The AI Already Driving Your Family's Car — And How to Explain It to Your Kids

Your kid buckles in. You pull out of the driveway. An AI system immediately starts watching the road.

It’s not a future scenario. That camera mounted near your rearview mirror — the one you probably stopped noticing six months after you bought the car — is running a neural network. It reads lane markings, classifies vehicles, detects pedestrians, and makes calculations your foot can’t match. If a car stops short ahead of you at 40 mph, the system may have already begun braking before your brain has registered the danger.

Most parents have no idea this is happening inside the car they drive every week. And almost none of them have talked to their kids about it. That’s a missed opportunity. Because the AI in cars is one of the most concrete, physically present examples of machine learning your child will ever encounter — and they’re riding in it on the way to soccer practice.

Why Parents Don’t Know What’s Already In Their Car

Here’s the honest problem: car manufacturers don’t explain this well. Owners’ manuals bury ADAS features under acronyms. Dealership salespeople talk about the sunroof and the wireless charging pad. Nobody sits down with a family and says, “Let me explain the seven computer vision systems that are monitoring the road whenever you drive.”
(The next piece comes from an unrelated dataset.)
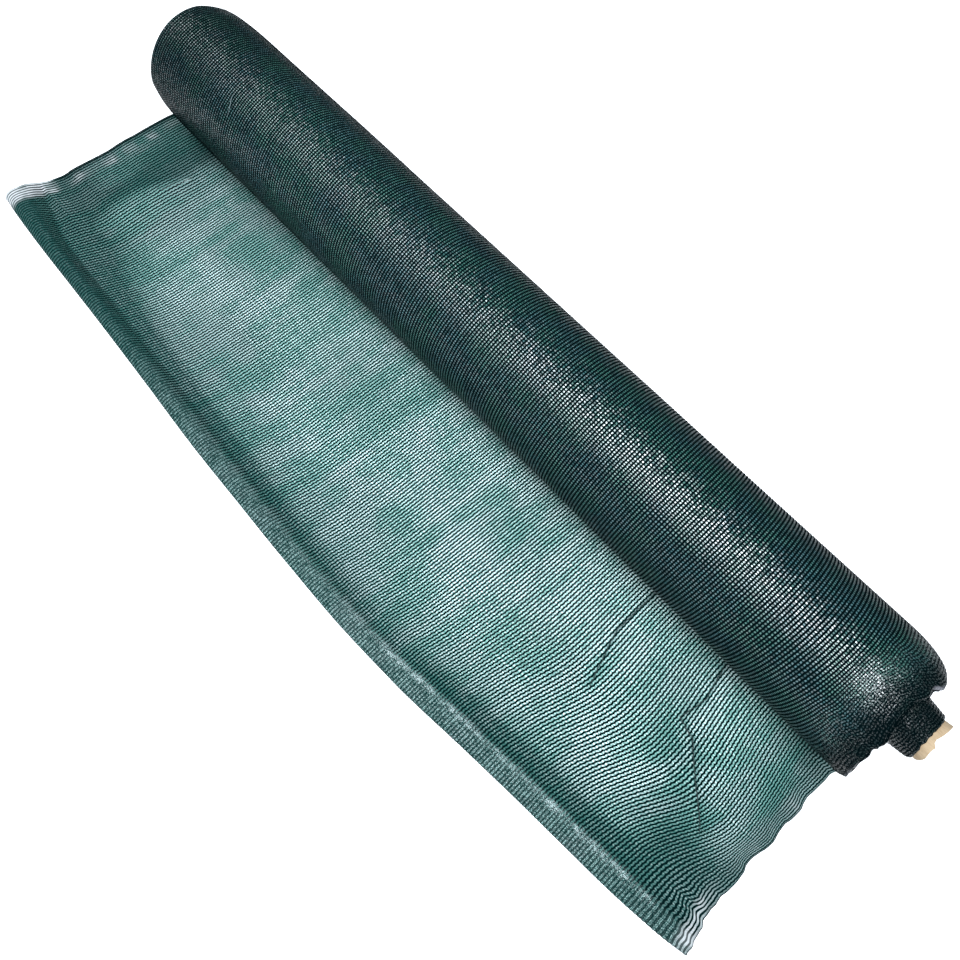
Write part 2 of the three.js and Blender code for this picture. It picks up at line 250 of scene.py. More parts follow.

So parents end up with one of two wrong mental models. Either they think AI-in-cars is something from the far future — self-driving robotaxis, still years away — or they vaguely know their car has “safety features” without understanding that those features are, in fact, running neural networks processing sensor data in real time.

This matters for more than dinner conversation. When your child is 15 and learning to drive, they need to understand that the car’s systems are tools that assist, not systems that replace, driver judgment. When your child is 17 and studying computer science, the parallel between their coding projects and the algorithms in the family sedan is genuinely motivating. And when your child is 25 and considering a career in technology, automotive AI engineering is one of the fastest-growing fields in the country.

What the Research Actually Says About ADAS Safety

The numbers on Advanced Driver Assistance Systems are significant — and the research is now robust enough that these aren’t industry talking points anymore.

The National Highway Traffic Safety Administration (NHTSA) has published extensive data on the effectiveness of automatic emergency braking. According to NHTSA’s 2022 analysis, vehicles equipped with AEB systems experience approximately 50% fewer rear-end collisions than vehicles without them. That’s not a marginal improvement. A 50% reduction in one of the most common crash types on American roads represents tens of thousands of prevented injuries annually.

A 2021 study published in the Journal of Safety Research by Cicchino examined real-world crash data from insurance claims and found that forward collision warning with auto braking reduced rear-end police-reported crashes by 56% and rear-end injury crashes by 45%. The effect was consistent across vehicle types and speeds.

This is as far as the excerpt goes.